For that matter, when is it thought that the brachiopod empire actually did collapse?  The end-Permian extinction event is the key.  The brachiopod kingdom went into serious decline toward the end of Permian.  (Decline does not equate to disappearance since brachiopods are still with us, including some members of the Linguliformea subphylum, builders of calcium phosphate shells.)  Paleontologist Douglas H. Erwin notes, “About 90% of brachiopod families and genera disappeared between the mid-Permian and the Early Triassic.”  (Extinction:  How Life on Earth Nearly Ended 250 Million Years Ago, 2006, p. 108.)
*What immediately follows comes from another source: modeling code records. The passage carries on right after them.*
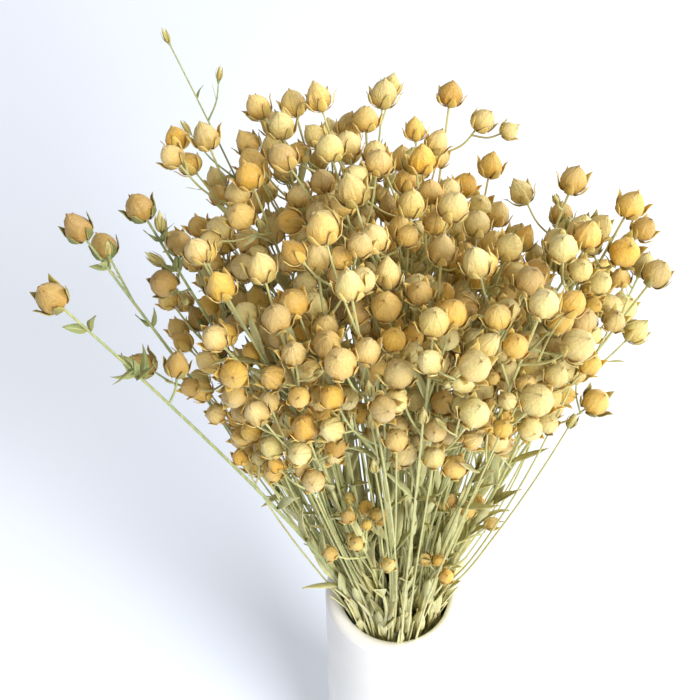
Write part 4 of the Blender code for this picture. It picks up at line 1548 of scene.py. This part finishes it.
def add_capsule(stem, number, base, axis, scale):
    """One capsule, its shape and colours drawn by its size and by where its stem stands."""
    model = fine.choices(capsule_models, SMALL_MODELS if scale < SMALL_CAPSULE else LARGE_MODELS)[0]
    fresh = RIGHT_FRESHNESS * stem.place.x
    often = [weight * (1 + right * fresh) for *_, weight, right in CAPSULE_TONES]
    middles = fine.choices(CAPSULE_TONES, often)[0][:3]
    sepals = OTHER_SEPALS
    if number in GREEN_STEMS:
        middles, sepals = GREEN_TONE, GREEN_STEM_SEPALS
    elif number in RIGHT_EDGE:
        sepals = RIGHT_EDGE_SEPALS
    elif number in SHORT_SPRIGS:
        middles = YOUNG_TONE
    sepals = drift(sepals + SEPAL_FRESHNESS * fresh, SEPAL_DRIFT)
    tan, gold, unripe = [drift(middle, TONE_DRIFT) for middle in middles]
    # The green stems at the left take painted shade, the others a random darker tone
    if number in GREEN_STEMS:
        darkening = fine.uniform(*GREEN_STEM_SHADE)
    else:
        darkening = fine.random() ** 3 * MOST_WEAR
    wear_and_shade = (unripe, fine.uniform(FAINTEST_SEAM, 1) ** 1.5, darkening)
    return copy_of(model, set_on(base, axis, scale * CAPSULE_SWELL), (tan, sepals, gold), wear_and_shade)


def add_bud(number, base, axis, scale):
    """One bud. The bare sprig's are the greenest."""
    sepal_greens, body_green = SPRIG_BUD_GREENS if number == BARE_SPRIG else BUD_GREENS
    tone = (0, fine.uniform(*sepal_greens), 0)
    scale = min(scale, SPARSE_BUD if number in SPARSE_STEMS else LARGEST_BUD)
    return copy_of(bud_model, set_on(base, axis, scale), tone, (body_green, BUD_SEAMS, 0))


def add_leaf(root, along, side, length):
    """One leaf: straight and broad where it is pressed in with the others, else of any shape."""
    pressed = root.z < VASE_HEIGHT + PRESSED_BELOW
    model = leaf_models[0] if pressed else fine.choice(leaf_models)
    tone = (0, drift(LEAF_SAGE_SHARE, LEAF_SAGE_DRIFT), 0)
    width = PRESSED_WIDTH if pressed else 1.0
    return copy_of(model, set_leaf(root, along, side, length, width), tone)


for number, (stem, growth) in enumerate(zip(stems, bunch)):
    name = f"flax_{number + 1:02d}"
    stalk_green = GREEN_STALK if number in GREEN_STEMS else OTHER_STALK
    stalk_tone = (fine.uniform(0.0, MOST_STRAW), stalk_green, 0)
    piece = draw_branches(name, growth.branches, stalk_tone)
    others = [add_capsule(stem, number, *head) for head in growth.capsules]
    others += [add_bud(number, *head) for head in growth.buds]
    others += [add_leaf(*leaf) for leaf in growth.leaves]
    for leaf in growth.tuft_leaves:
        model = fine.choice(leaf_models)
        others.append(copy_of(model, set_leaf(*leaf), (0, 1, fine.uniform(*TUFT_GREENS))))
    join_into(piece, others)
    piece.name = name
    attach(piece, "root")
    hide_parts(f"stem_{number + 1:02d}")

for model in [*capsule_models, bud_model, *leaf_models]:
    bpy.data.objects.remove(model)
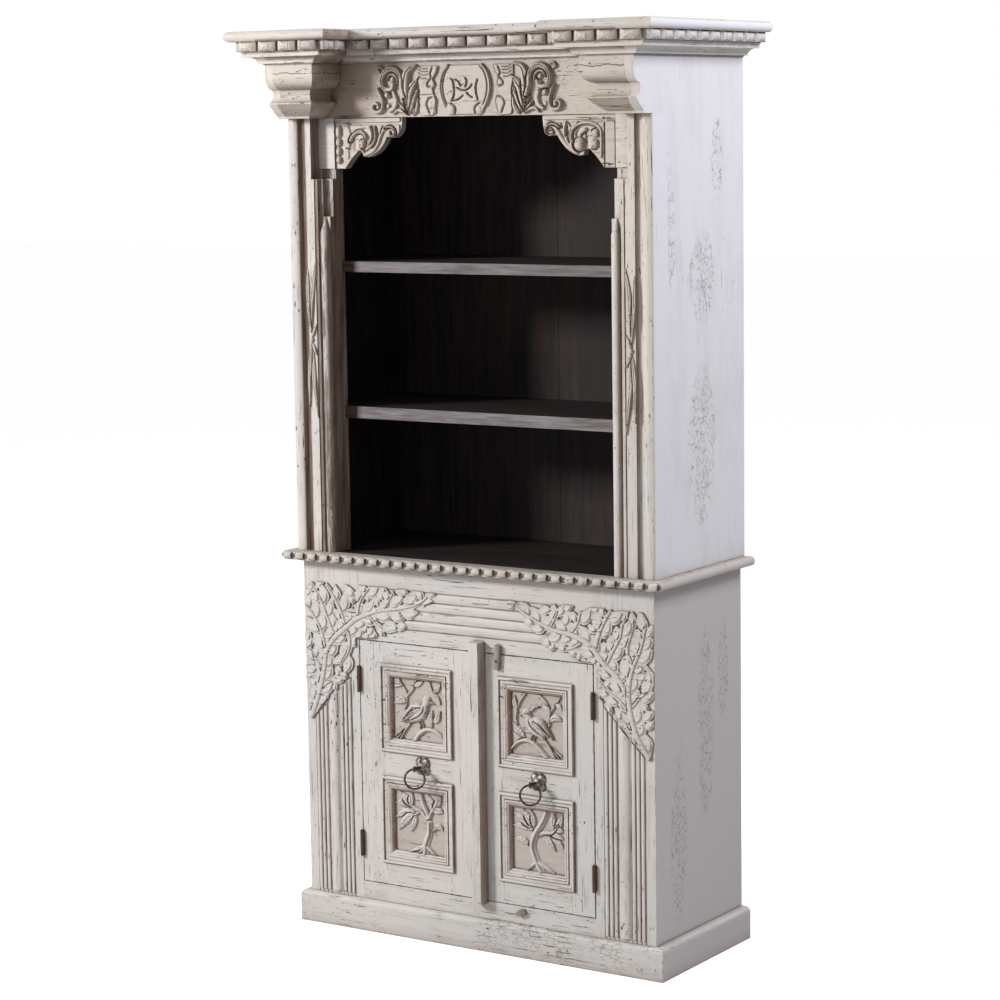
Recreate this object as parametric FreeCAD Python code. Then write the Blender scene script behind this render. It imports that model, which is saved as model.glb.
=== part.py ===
import FreeCAD, Part
import math
import os

os.makedirs("parts", exist_ok=True)
V = FreeCAD.Vector

# A tall carved bookcase: an open case with two shelves stands on a two-door cabinet.
# X runs to the right, Y to the back, Z up, in millimetres. The origin is the middle of the footprint.
# A "depth" is how far a face stands in front of the flat back of the bookcase.

# Overall outline of the cornice, which is the widest and deepest part
height = 2134.0
cornice_width = 1144.0
cornice_depth = 545.0
cornice_board = 24.0
bed_height = 53.0
center_overhang = 67.0
cornice_front_overhang = 57.0
cornice_side_overhang = 77.0

# Boards used all over the case
side_board = 22.0
back_board = 12.0
back_rebate = 10.0
plank_gap = 1.0
plank_count = 6
overrun = 20.0

# Plinth
plinth_side_margin = 23.0
plinth_front_margin = 13.0
plinth_height = 76.0
plinth_board = 45.0
plinth_round = 13.0

# Lower cabinet and its front frame
cabinet_front_setback = 12.0
cabinet_side_setback = 10.5
cabinet_height = 808.0
frame_board = 25.0
stile_width = 158.0
bottom_rail_height = 43.0
top_rail_height = 176.0
floor_board = 20.0
lower_shelf_board = 20.0
lower_shelf_setback = 40.0
cleat_height = 25.0
cleat_width = 18.0
rail_tenon = 30.0
rail_tenon_board = 9.0
tenon_shoulder = 9.0

# Reeds worked on the front frame
column_reed_width = 30.0
column_reed_proud = 5.0
fine_reed_width = 12.0
fine_reed_proud = 3.0
fine_reed_count = 3
reed_gap = 3.0
reed_axis_inset = 79.5
reed_foot_rise = 8.0
carving_height = 270.0
rail_reed_width = 23.0
rail_reed_count = 4
rail_reed_band_height = 142.0
rail_reed_end_margin = 121.5

# Waist board with its row of bobbins
waist_side_overhang = 27.5
waist_front_overhang = 22.0
waist_board = 28.0
waist_step_height = 7.0
bobbin_radius = 9.5
bobbin_groove_radius = 3.0
bobbin_shoulder_radius = 7.5
bobbin_count = 29
bobbin_groove_width = 14.0

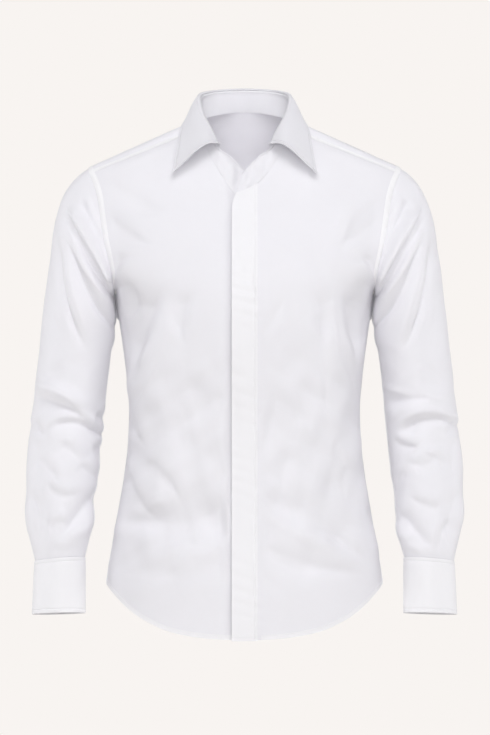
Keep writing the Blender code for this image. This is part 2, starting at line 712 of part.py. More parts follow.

To belabor the point even further, I turn to a paper by Stephen Jay Gould and C. Bradford Calloway which challenged the once popular argument that brachiopods faded into relative obscurity while mollusk bivalves (specifically, clams) rose to prominence because the former failed to compete successfully.  (Phosphorus doesn’t play any role in this scenario.)  They tabulated the number of genera of brachiopods and clams found across a range of time intervals, beginning in the lower Cambrian.  (Clams and Brachiopods – Ships That Pass in the Night, Paleobiology, Volume 6, Number 4, 1980.)  They found:

The famous pattern of Paleozoic domination by brachiopods followed by a later hegemony of clams arises as a result of one incident:  the Permian extinction.  Brachiopods exceed clams throughout the Paleozoic.  The Permian event then affects brachiopods far more strongly than clams.  Both groups decline, but clams much less so, and the earliest Triassic stage finds clams ahead, a status they have never relinquished.  (p. 386)

Exploration of the causes of the end-Permian mass extinction is beyond the scope of this post, but nothing in my reading on the subject implicates phosphorus.

Here’s my take on the hypothesis advanced by Kraft and Mergl.  Frankly, I don’t see any room for the dramatic struggle that Angier depicts in her article which is, I think, misplaced, failing to acknowledge that brachiopods did not fade into obscurity because of a change in the availability of phosphorus.  In my opinion, the soundest takeaway from the Kraft and Mergl hypothesis is that fluctuation in the availability of phosphorus may well have influenced how evolution proceeded with regard to shell building.  An abundant supply in the Cambrian may have enabled many inarticulated brachiopods with their calcium phosphate shells to flourish, and they may have suffered as the supply of phosphorus decreased, but they never went away.  Not as exciting or newsworthy I guess.

A couple of final points.  The hypothesis being put forward by Kraft and Mergl isn’t really new.  As early as 1984, paleontologists Peter J. Cook and John H. Shergold posited that an abundance of phosphorus across the late Precambrian and early Cambrian may have given rise to a shelled fauna utilizing calcium phosphate as the building material.  (Phosphorus, Phosphorites, and Skeletal Evolution at the Precambrian-Cambrian Boundary, Nature, Volume 308, March 15, 1984.)  They are cited by Kraft and Mergl in a footnote.

Another aspect of Angier’s column I found rather confusing.  The print and online versions are illustrated with a photograph of an assemblage of fossils whose caption points specifically to one from the Leptaena genus of brachiopods.  I won’t violate copyright law and reproduce that photograph here.  Instead, here is a picture of a portion (about 20 mm across) of a Leptaena brachiopod from my fossil collection.  It's on a piece of limestone from the Brookville Formation (Indiana), Late Ordovician in age.

So, why, I wonder, would a brachiopod from this genus be used in Angier’s column, given that this is an articulated brachiopod whose shell is made of calcium carbonate?